It was the conversion of London’s Millennium Dome into leading entertainment venue, The O2, that saw O2’s brand identity branch beyond the mere connection of mobile phones.
The launch of O2 Money this month represents the next step in this strategy with the creation of not only a new product, but a new business unit and commercial partnership with NatWest. Perhaps most importantly, O2 has devised a new way to draw customers away from the temptation of moving to a rival network.
O2 executives revealed at O2 Money’s London launch this month that the network was looking to become a company that offered “connective services”. O2 Money is to bring out future products beyond the two initial prepaid credit cards (one aimed at adults and one at children over 13), which chief executive Ronan Dunne was loathe to discuss, beyond confirming that this is O2’s bid to become a player in the personal finance market.
Said Dunne: “The success of O2 is built on the fact that we don’t stand still. We want to move from a mobile company to a great service company. We won’t talk about new products but it is the start of a new journey into the personal finance sector. They will be integral parts of the same industry in due course but mobile will always be at the core of our offering.”

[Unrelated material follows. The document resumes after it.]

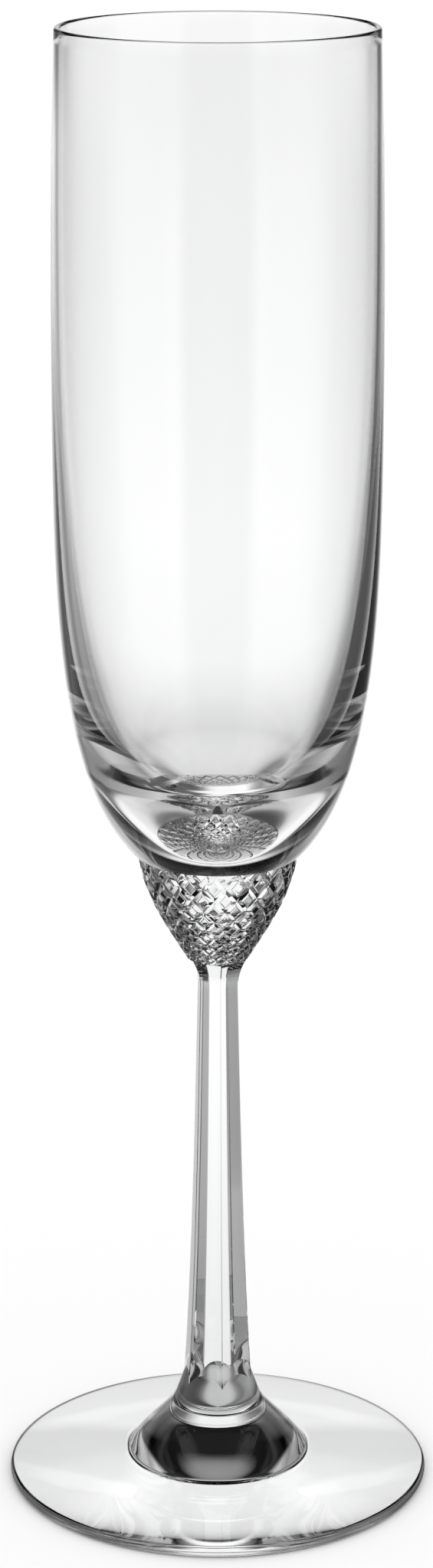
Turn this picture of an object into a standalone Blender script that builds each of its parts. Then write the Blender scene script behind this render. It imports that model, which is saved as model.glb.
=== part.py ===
"""A champagne flute in clear crystal, as four glass pieces stacked on one axis.

From the top: a blown bowl with a thick solid bottom, a knop cut all over with diamonds, a
six-sided stem and a flared foot. Lengths are in metres, +Z is up, and the origin is on the
axis, on the surface that the foot rests on. A pull is how far a curve's handle reaches from
its end, as (out from the axis, up).
"""

import math

import bmesh
import bpy

# Clearance between two pieces that are joined face to face
JOINT_GAP = 0.0003

# Radius that the foot's flare and the stem's root share where they are joined
FOOT_JOINT_RADIUS = 0.0075

# Foot: a disc with a raised boss that flares up to the stem, hollowed a little underneath
FOOT_RADIUS = 0.03485
FOOT_EDGE_THICKNESS = 0.0018
FOOT_HEIGHT = 0.0125
FLARE_TOP_PULL = (0.0009, -0.0017)
BOSS_RADIUS = 0.0148
BOSS_RIM_HEIGHT = 0.0042
BOSS_RIM_PULL = (-0.0014, 0.0024)
BOSS_FILLET_WIDTH = 0.0018
DISC_INNER_HEIGHT = 0.0036
RESTING_RING_WIDTH = 0.0064
FOOT_HOLLOW_DEPTH = 0.0009
FOOT_HOLLOW_PULL = 0.0110

# Stem: a six-sided shaft whose flats run out in arches on a round, spreading root
STEM_LENGTH = 0.0775
ROOT_INSET = 0.00010
ROOT_TOP_PULL = (0.0008, -0.0009)
ROOT_BOTTOM_PULL = (-0.0010, 0.0019)
STEM_FLATS = 6
STEM_TURN_DEGREES = 7.5
STEM_TOP_APOTHEM = 0.0044
STEM_TOP_PULL = (-0.00085, -0.0016)
NECK_APOTHEM = 0.00307
NECK_DROP = 0.0050
NECK_UPPER_PULL = (0.0, 0.0018)
NECK_LOWER_PULL = (0.00044, -0.022)
SHAFT_FOOT_APOTHEM = 0.00515
SHAFT_FOOT_HEIGHT = 0.0058
SHAFT_FOOT_PULL = (-0.0012, 0.021)
FLAT_SPLAY = 0.0003
ARRIS_SHARE = 0.988

# Knop: a short cone cut with crossing grooves, which leave rows of diamonds
KNOP_HEIGHT = 0.0172
KNOP_TOP_RADIUS = 0.0129
KNOP_TOP_PULL = (-0.00084, -0.0070)
KNOP_BOTTOM_PULL = (0.0030, 0.0050)
DIAMONDS_ROUND = 20
DIAMOND_HALF_ROWS = 11
GROOVE_DEPTH = 0.0004

# Bowl: a tall tulip whose thin wall thickens into a solid bottom
BOWL_HEIGHT = 0.1319
BOWL_OVERHANG = 0.0002
BOWL_BASE_PULL = (0.0129, 0.0119)
BELLY_RADIUS = 0.02605
BELLY_HEIGHT = 0.0759
BELLY_LOWER_PULL = (0.0, -0.0326)
BELLY_UPPER_PULL = (0.0, 0.0179)
RIM_RADIUS = 0.02515
RIM_PULL = (0.00059, -0.0180)
RIM_WALL = 0.0010
INNER_BELLY_WALL = 0.0012
INNER_BELLY_HEIGHT = 0.0919
INNER_BELLY_LOWER_PULL = (0.0, -0.0480)
INNER_BELLY_UPPER_PULL = (0.0, 0.0130)
INNER_HEEL_RADIUS = 0.0136
INNER_HEEL_HEIGHT = 0.0146
INNER_HEEL_DEGREES = 42.0
INNER_HEEL_UPPER_REACH = 0.0100
INNER_HEEL_LOWER_REACH = 0.0052
SOLID_BOTTOM = 0.0042
INNER_BOTTOM_PULL = (0.0053, 0.0)

# How finely round shapes are divided, and the small flat that closes them on the axis
COLUMNS = 48
COLUMNS_PER_FLAT = 8
CENTRE_RADIUS = 0.0015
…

“The handset is becoming the ‘remote control’ that people use to control their lives, so the money and mobile spaces are converging. We saw an opportunity to introduce ourselves to the personal finance space, establish credibility there and build on our customer insights,” Dunne added.
By way of offering a rationale for the move, Dunne cited a range of analyst and research statistics. According to Juniper, the global mobile payment market is expected to be worth more than £365 billion by 2013; and from education charity The Personal Finance Education Group (pfeg), more than one in five under 18s made an online purchase in the past year using a debit or credit card belonging to a parent or older sibling.

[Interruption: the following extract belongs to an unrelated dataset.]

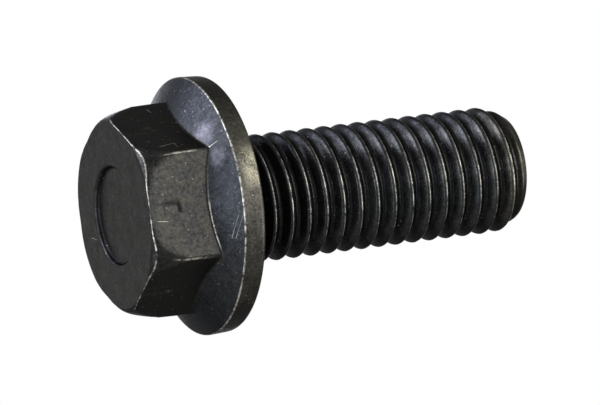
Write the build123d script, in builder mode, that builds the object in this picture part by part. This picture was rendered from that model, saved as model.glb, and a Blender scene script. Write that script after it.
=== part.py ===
"""Flange bolt, M12 x 1.75 x 30: one cold-forged steel piece with a rolled thread.

The bolt stands on its head. +Z runs along the shank to the tip, and the origin is the centre
of the flange's bearing face, so the head lies below the origin and the shank above it.
"""

import os
from math import atan, cos, degrees, radians, tan

from build123d import *

# Thread and shank
major_diameter = 11.85
pitch = 1.75
shank_length = 30.0
groove_depth = 0.95
root_width = 0.35
flank_angle = 30.0
first_thread = 2.5
turns_per_cut = 3
cuts = 6
blank_length = 36.0
cutter_margin = 0.2
lead_in_clearance = 0.03
tip_diameter = 9.8
tip_chamfer_length = 1.6
underhead_cone = 0.5

# Flange
flange_diameter = 23.94
rim_height = 2.15
cone_angle = 30.0
rim_top_bevel = 0.12
rim_bottom_bevel = 0.35

# Hexagonal head
head_height = 9.9
across_flats = 17.5
draft_angle = 1.2
corner_radius = 0.9
blend_radius = 0.6
face_diameter = 17.2
corner_drop = 1.9
corner_bulge = 0.22

# Shallow round recess in the head
recess_diameter = 9.2
recess_floor_diameter = 8.6
recess_depth = 0.4

# Worked-out sizes
major_radius = major_diameter / 2
root_radius = major_radius - groove_depth
cutter_reach = groove_depth + cutter_margin
cutter_mouth = root_width + 2 * cutter_reach * tan(radians(flank_angle))
flange_radius = flange_diameter / 2
hex_reach = across_flats / 2 / cos(radians(30))
cone_slope = tan(radians(cone_angle))
cone_top_radius = across_flats / 2 - blend_radius
cone_top = -rim_height - (flange_radius - cone_top_radius) * cone_slope
flat_foot = -rim_height - (flange_radius - across_flats / 2) * cone_slope
corner_foot = -rim_height - (flange_radius - hex_reach) * cone_slope


def groove_section(start: Plane) -> Sketch:
    """A flat-bottomed V on the given plane, opening outwards along the plane's X."""
    with BuildSketch(start) as section:
        with BuildLine():
            Polyline(
                (0, -root_width / 2),
                (cutter_reach, -cutter_mouth / 2),
                (cutter_reach, cutter_mouth / 2),
                (0, root_width / 2),
                close=True,
            )
        make_face()
    return section.sketch


# The hexagon: a drafted prism with rounded corners, rounded off towards its outer face
with BuildPart() as hexagon:
    with BuildSketch(Plane.XY.offset(-rim_height)):
        RegularPolygon(radius=across_flats / 2, side_count=6, major_radius=False)
        fillet(vertices(), radius=corner_radius)
    extrude(amount=head_height - rim_height, dir=(0, 0, -1), taper=draft_angle)
    with BuildSketch(Plane.XZ):
        with BuildLine():
            face_edge = (face_diameter / 2, -head_height)
            shoulder = (hex_reach, corner_drop - head_height)
            bulge = (
                (face_edge[0] + shoulder[0]) / 2 + corner_bulge,
                (face_edge[1] + shoulder[1]) / 2 - corner_bulge,
            )
            Polyline(shoulder, (hex_reach, 0), (0, 0), (0, -head_height), face_edge)
            ThreePointArc(face_edge, bulge, shoulder)
        make_face()
    revolve(axis=Axis.Z, mode=Mode.INTERSECT)

# The thread groove's cutter: a few turns of the V along the helix, repeated up the shank
with BuildPart() as groove:
    with BuildLine() as helix:
        Helix(
            pitch=pitch,
            height=turns_per_cut * pitch,
            radius=root_radius,
            center=(0, 0, first_thread),
        )
    add(groove_section(Plane(helix.line @ 0, x_dir=(1, 0, 0), z_dir=helix.line % 0)))
    sweep(path=helix.line, is_frenet=True)

# The run-out: one more turn at the head end, in which the groove sinks in from the surface
with BuildPart() as run_out:
    with BuildLine() as lead_in:
        Helix(
            pitch=pitch,
            height=pitch,
            radius=major_radius + lead_in_clearance,
            center=(0, 0, first_thread - pitch),
            cone_angle=-degrees(atan((groove_depth + lead_in_clearance) / pitch)),
        )
    add(groove_section(Plane(lead_in.line @ 0, x_dir=(1, 0, 0), z_dir=lead_in.line % 0)))
    sweep(path=lead_in.line, is_frenet=True)

# The shank: a threaded blank, longer than the bolt until its tip is turned to a chamfer
with BuildPart() as shank:
    with BuildSketch():
        Circle(major_radius)
    extrude(amount=blank_length)
    add(run_out.part, mode=Mode.SUBTRACT)
    for cut in range(cuts):
        rise = cut * turns_per_cut * pitch
        add(groove.part.moved(Location((0, 0, rise))), mode=Mode.SUBTRACT)
    with BuildSketch(Plane.XZ):
        with BuildLine():
            Polyline(
                (0, blank_length + 1),
                (0, shank_length),
                (tip_diameter / 2, shank_length),
                (major_radius, shank_length - tip_chamfer_length),
                (major_radius + 1, shank_length - tip_chamfer_length),
                (major_radius + 1, blank_length + 1),
                close=True,
            )
        make_face()
    revolve(axis=Axis.Z, mode=Mode.SUBTRACT)

with BuildPart() as flange_bolt:
    # Flange and cone, turned about the bolt's axis
    with BuildSketch(Plane.XZ):
        with BuildLine():
            Polyline(
                (0, cone_top),
                (cone_top_radius, cone_top),
                (flange_radius, -rim_height),
                (flange_radius, 0),
                (0, 0),
                close=True,
            )
        make_face()
    revolve(axis=Axis.Z)
    rim_edges = edges().filter_by(GeomType.CIRCLE).sort_by(SortBy.RADIUS)[-2:].sort_by(Axis.Z)
    chamfer(rim_edges[0], length=rim_top_bevel)
    chamfer(rim_edges[1], length=rim_bottom_bevel)

    # The hexagon stands on the cone, with a soft forged blend all round its foot
    add(hexagon.part)
    foot_edges = edges().filter_by_position(Axis.Z, flat_foot - 0.3, corner_foot + 0.3)
    fillet(foot_edges, radius=blend_radius)

    # Round recess in the outer face, with a sloping wall
    with BuildSketch(Plane.XY.offset(-head_height)):
        Circle(recess_diameter / 2)
    with BuildSketch(Plane.XY.offset(-head_height + recess_depth)):
        Circle(recess_floor_diameter / 2)
    loft(mode=Mode.SUBTRACT)

    # Threaded shank, with a coned neck where it meets the bearing face
    add(shank.part)
    neck_edge = edges().filter_by(GeomType.CIRCLE).filter_by_position(Axis.Z, -0.01, 0.01)
    chamfer(neck_edge.sort_by(SortBy.RADIUS)[0], length=underhead_cone)

flange_bolt.part.label = "flange_bolt"
os.makedirs("parts", exist_ok=True)
export_step(flange_bolt.part, "parts/flange_bolt.step")
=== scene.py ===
"""Looks of a black flange bolt: one forged and rolled surface, its finish, and the studio."""

import logging
import math
from dataclasses import dataclass, field
from enum import Enum
from typing import Any, Sequence

import bpy
import numpy as np
from mathutils import Matrix, Vector

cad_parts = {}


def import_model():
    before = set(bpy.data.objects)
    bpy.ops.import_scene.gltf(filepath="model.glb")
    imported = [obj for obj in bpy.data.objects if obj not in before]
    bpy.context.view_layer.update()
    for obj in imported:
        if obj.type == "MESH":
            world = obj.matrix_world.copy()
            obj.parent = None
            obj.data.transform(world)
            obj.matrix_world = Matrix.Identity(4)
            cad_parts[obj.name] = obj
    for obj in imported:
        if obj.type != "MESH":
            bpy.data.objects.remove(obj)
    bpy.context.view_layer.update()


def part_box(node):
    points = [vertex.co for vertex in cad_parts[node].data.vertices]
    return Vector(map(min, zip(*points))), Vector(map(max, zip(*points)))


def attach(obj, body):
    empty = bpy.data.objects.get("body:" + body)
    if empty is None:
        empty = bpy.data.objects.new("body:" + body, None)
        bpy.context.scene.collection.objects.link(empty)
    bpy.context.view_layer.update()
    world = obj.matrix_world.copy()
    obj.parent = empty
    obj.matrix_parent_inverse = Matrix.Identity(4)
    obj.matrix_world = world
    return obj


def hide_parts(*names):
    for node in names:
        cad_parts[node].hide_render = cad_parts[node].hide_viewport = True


LOG = logging.getLogger("flange_bolt")
MM = 0.001
SEXTANT = math.pi / 3
MERGE = 0.0004 * MM


@dataclass(frozen=True)
class BoltFrame:
    """The bolt's main sizes in metres, read from the fixed frame."""

    head_height: float
    shank_length: float
    flange_radius: float

    @classmethod
    def from_box(cls, node: str) -> "BoltFrame":
        """Takes the sizes from the lowest and highest corners of a node.

        Args:
            node: name of the bolt's node in the frame.

        Returns:
            The sizes: the head lies below the origin, the shank above it.
        """
        low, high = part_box(node)
        return cls(-low[2], high[2], high[0])


@dataclass(frozen=True)
class Hexagon:
    """A drafted hexagon with rounded corners, its corners on +X and every 60 degrees."""

    apothem: float = 8.6 * MM
    draft: float = math.radians(1.2)
    corner_radius: float = 0.45 * MM
    foot: float = -2.15 * MM

    def radius(self, angle: np.ndarray, height: np.ndarray) -> np.ndarray:
        """Distance from the axis to the hexagon's wall.

        On a flat it is the apothem over the cosine of the angle from the flat's middle. Near a
        corner it is where the ray meets the circle that rounds the corner.

        Args:
            angle: angles round the axis.
            height: heights along the axis, of the same shape.

        Returns:
            The radii, of the same shape.
        """
        apothem = self.apothem + (height - self.foot) * math.tan(self.draft)
        from_corner = np.abs((angle + SEXTANT / 2) % SEXTANT - SEXTANT / 2)
        flat = apothem / np.cos(SEXTANT / 2 - from_corner)
        centre = (apothem - self.corner_radius) / math.cos(SEXTANT / 2)
        reach = self.corner_radius**2 - (centre * np.sin(from_corner)) ** 2
        round_part = centre * np.cos(from_corner) + np.sqrt(np.maximum(reach, 0))
        touch = (apothem - self.corner_radius) * math.tan(SEXTANT / 2)
        return np.where(from_corner < SEXTANT / 2 - np.arctan(touch / apothem), round_part, flat)


@dataclass(frozen=True)
class Head:
    """The head and flange: a half-profile for every angle, with its edges rounded."""

    face_radius: float = 8.46 * MM
    crease_share: float = 0.72
    dome_drop: float = 1.15
    corner_drop: float = 1.55
    corner_power: float = 2.57
    recess_radius: float = 4.6 * MM
    recess_floor: float = 4.42 * MM
    recess_depth: float = 0.42 * MM
    rim_height: float = 2.15 * MM
    rim_foot_inset: float = 0.12 * MM
    cone_slope: float = math.tan(math.radians(30))
    neck_radius: float = 5.925 * MM
    hexagon: Hexagon = field(default_factory=Hexagon)
    crease_hexagon: Hexagon = Hexagon(corner_radius=3.4 * MM)

    def crease(self, angle: np.ndarray, bottom: float) -> tuple[np.ndarray, np.ndarray]:
        """The edge where the slightly domed face ends and the rounded-off corner starts.

        It lies part of the way from the face's circle to the hexagon, and below the face's
        plane by a squared term of that distance.

        Args:
            angle: angles round the axis.
            bottom: height of the face.

        Returns:
            Radius and height of the crease.
        """
        wall = self.crease_hexagon.radius(angle, np.full_like(angle, bottom))
        past = np.maximum(wall - self.face_radius, 0) * self.crease_share
        return self.face_radius + past, bottom + self.dome_drop * past**2 / MM

    def shoulder(self, angle: np.ndarray, bottom: float) -> tuple[np.ndarray, np.ndarray]:
        """The point where the rounded-off corner ends on the hexagon's wall, for each angle.

        The drop grows as a power of the wall's distance past the face's circle, so it is
        nothing at the middle of a flat and largest at a corner.

        Args:
            angle: angles round the axis.
            bottom: height of the face.

        Returns:
            Radius and height of the shoulder.
        """
        wall = self.hexagon.radius(angle, np.full_like(angle, bottom))
        past = np.maximum(wall - self.face_radius, 0) / MM
        height = bottom + self.corner_drop * past**self.corner_power * MM
        return self.hexagon.radius(angle, height), height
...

He also claimed that 25 per cent of British people are unaware of how much they spend in a week, to prove there is a marketable audience for the product.
Dunne refuted the idea that the move meant the mobile industry had reached its growth limits, saying: “We are not looking to set up retail banking in competition with NatWest.”
O2 UK customer director Tim Sefton added: “We are not going to be like Virgin and put our brand on lots of different unrelated products. We need to be able to explain the logic of a connection to customers. I would personally be surprised if other operators aren’t looking into this area with their own strategies.”